In short, a PMC is sort of like the building block that is used to create objects and a type system, though the PMCs themselves are not what we normally think of as "objects". The only way to interact with a PMC is through VTABLEs, not attributes or methods. Luckily, VTABLEs exist that allow us to query the object for related attributes and methods, though the PMC itself may not necessarily respond to these requests.
Using PMCs, Parrot does provide a proper Object system through the use of two special PMC types: Object and Class. Class, as can be guessed, is a "metaobject" that defines type information for objects of a single type. The Class uses a series of PMCs internally to manage things like method PMCs and attributes. The Object PMC is the basic building block of a class instance object. It provides a series of default vtables that allow it to interact with Class the way we expect (to find methods that are stored in the class reliably, for instance) and to provide a set of attributes that are available for access from PIR. PMCs are the almost formless building blocks, Object is a very specific PMC type that provides behaviors that we expect from an OO type system.
Now that we've covered basic definitions, what are the big operational differences between the two systems? Here's a short list:
- Object types are defined by Class PMCs. PMCs are defined by PMCProxy PMCs
- Class PMCs are created whenever we do a "newclass" or "subclass" operation from PIR. PMCProxy PMCs are created lazily, only when we actually need to introspect a built-in PMC type.
- Objects must be created from a Class, which means the Class PMC must exist before any Objects of that type can be created.

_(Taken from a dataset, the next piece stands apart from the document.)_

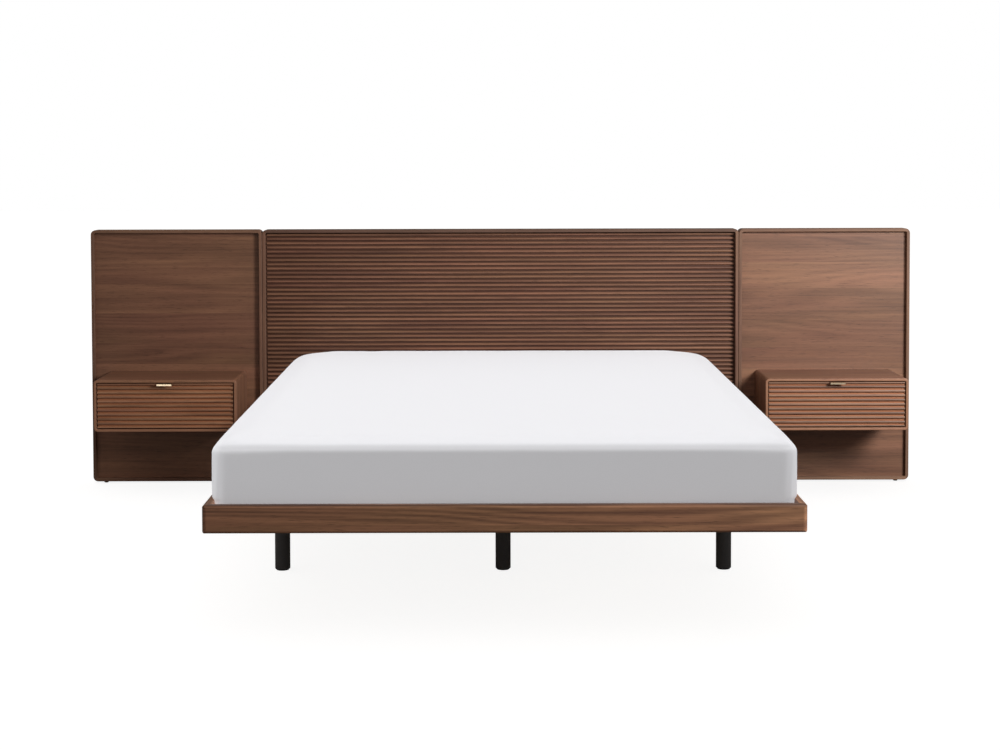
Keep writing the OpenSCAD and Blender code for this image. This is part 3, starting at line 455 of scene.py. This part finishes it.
class BED_OT_headboard_boards(bpy.types.Operator):
    """Veneer the two plain side boards, with horizontal grain in leaves of different tone"""
    bl_idname = "bed.headboard_boards"
    bl_label = "Headboard Boards"

    def execute(self, context):
        leaf = context.scene.bed_wood.plank
        # The start is where on the endless pile of leaves the board is cut, in metres
        for side, seed, start in (("left", 3.0, 10.075), ("right", 8.0, 53.145)):
            veneer = walnut(f"walnut_veneer_{side}_board", "across", seed, leaf, tint=0.34, start=start,
                            contrast=0.7)
            dress(veneer, f"{side}_panel")
        return {"FINISHED"}


class BED_OT_reeded_fronts(bpy.types.Operator):
    """Give each reed of the middle board and of the drawer fronts its own streaks and tone"""
    bl_idname = "bed.reeded_fronts"
    bl_label = "Reeded Fronts"

    def execute(self, context):
        wood = context.scene.bed_wood
        low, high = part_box("centre_reeded_panel")
        pitch = (high.z - low.z) / REEDS
        # Painted shade: the middle board's grooves are darkened towards their bottom
        dress(walnut("walnut_reeds_headboard", "across", seed=1.3, leaf=pitch, ragged=0.0, tint=0.18,
                     start=low.z + pitch / 2, grooves=(low.y, tuple(wood.groove_shade), 0.75)),
              "centre_reeded_panel")
        # Each drawer front takes its side's tone, painted lighter on the left and darker on the right, and
        # its grooves get a painted light
        for side, seed, front in (("left", 2.1, wood.left_front_lightened), ("right", 3.1, wood.right_front_darkened)):
            low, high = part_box(f"{side}_drawer_front")
            middle = (low.z + high.z) / 2
            dress(walnut(f"walnut_reeds_{side}_drawer", "across", seed, DRAWER_REED, ragged=0.0, tint=0.16,
                         start=middle, light=tuple(front), grooves=(low.y, tuple(wood.drawer_groove_light), 0.6)),
                  f"{side}_drawer_front")
        return {"FINISHED"}


class BED_OT_rims(bpy.types.Operator):
    """Give the rims of the three panels solid edging, with the grain along each member"""
    bl_idname = "bed.rims"
    bl_label = "Rims"

    def execute(self, context):
        wood = context.scene.bed_wood
        level, dark, upright = (
            walnut(f"walnut_edging_{name}", grain, seed, leaf=0.5, light=tuple(light), gloss=0.6, **SOLID)
            for name, grain, seed, light in (("level", "across", 6.2, wood.level_edge),
                                             ("dark", "across", 6.2, wood.centre_edge),
                                             ("upright", "upright", 7.4, wood.edge)))
        for panel in ("left", "centre", "right"):
            dress(dark if panel == "centre" else level, f"{panel}_rim_top", f"{panel}_rim_bottom")
            dress(upright, f"{panel}_rim_left", f"{panel}_rim_right")
        return {"FINISHED"}


class BED_OT_rails(bpy.types.Operator):
    """Veneer the rails, with the grain along each"""
    bl_idname = "bed.rails"
    bl_label = "Rails"

    def execute(self, context):
        rail = tuple(context.scene.bed_wood.rail)
        # Painted shadow: the rails are darkened from 3 mm below the foot rail's top upwards, for the shade
        # under the sheet's edge
        painted_contact_shadow = ("Z", "GREATER_THAN", part_box("foot_rail")[1].z - PAINTED_STRIP_WIDTH, -0.45)
        dress(walnut("walnut_foot_rail", "across", seed=9.1, leaf=0.6, light=rail, figure=0.16,
                     painted_strip=painted_contact_shadow, **SOLID),
              "foot_rail", "head_rail")
        dress(walnut("walnut_side_rails", "deep", seed=10.7, leaf=0.6, light=rail, figure=0.16, **SOLID),
              "left_side_rail", "right_side_rail")
        return {"FINISHED"}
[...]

PMCs can be created by themselves and generally don't require instantiation from another PMC.
- Objects have very regimented behavior: You can (and should) expect certain things when you access a named attribute or named Method. In a PMC these behaviors may be overridden to do different and unexpected things. Specifically, it can be very difficult to get access to named attributes on a PMC unless they are explicitly made visible from PIR (which can be a lot of work, and not a lot of PMC types do it completely)

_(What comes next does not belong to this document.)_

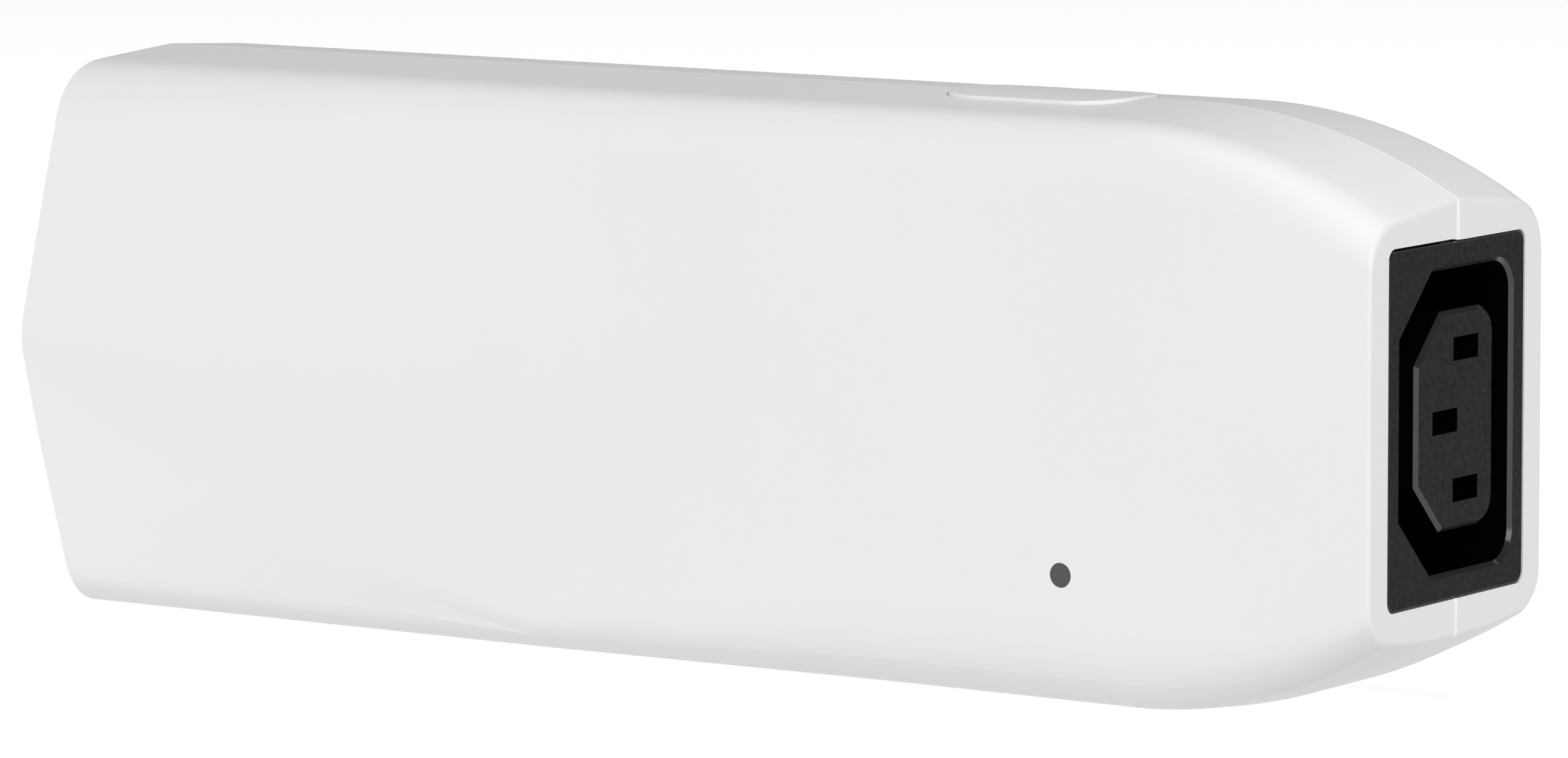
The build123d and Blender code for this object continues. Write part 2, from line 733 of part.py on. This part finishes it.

- Inheritance between PMCs happens at the C level, so C-level attribute structures are merged together and made visible from C code. Inheritance between objects happens at the PIR level, method and attribute lists are combined and made visible as expected when accessed from PIR code. Inheritance from a PMC to an object is almost always broken, if you expect the attributes and methods from the PMC to magically become visible as attributes and methods on the Object. I've never seen inheritance from an Object to a PMC subclass, but I suspect it is broken even worse.
- The VTABLEs in the Object PMC all provide an option to use a PIR-based override routine to implement the behavior. To do this, every VTABLE function in the Object PMC searches the associated Class for a similarly named VTABLE Sub PMC and, if one is found, calls that. PMC types almost never search for an override in the Proxy, and if you define one it will never be called (unless you specifically implement the logic to search for and execute it). On a related note the VTABLEs of an Object, because they are stored as PMCs in a Hash in the Class, can be modified at runtime. The VTABLEs of a PMC cannot be (well, I guess you could change the pointer to call a different function if your C-foo is strong, but I would prepare for fire and brimstone. Also, I won't fix any "bugs" that arise from this misguided behavior). I estimate at least 10% of reported bugs or feature requests in Parrot come from the "this sucks worse than I would expect" behavior of subclassing Objects from PMCs. If you can get away with it, it is almost always better to delegate to a built-in type instead of inheriting from it directly. But, I can talk more about problems and workaround solutions like this in another post.
So there you have a guide to the differences between Objects and PMCs. PMCs are the low-level building blocks of an object system, and Objects are combinations of several PMCs and a large number of default VTABLEs to implement an expected set of OO behaviors. In a sense, Objects
are PMCs, but in another sense they really aren't.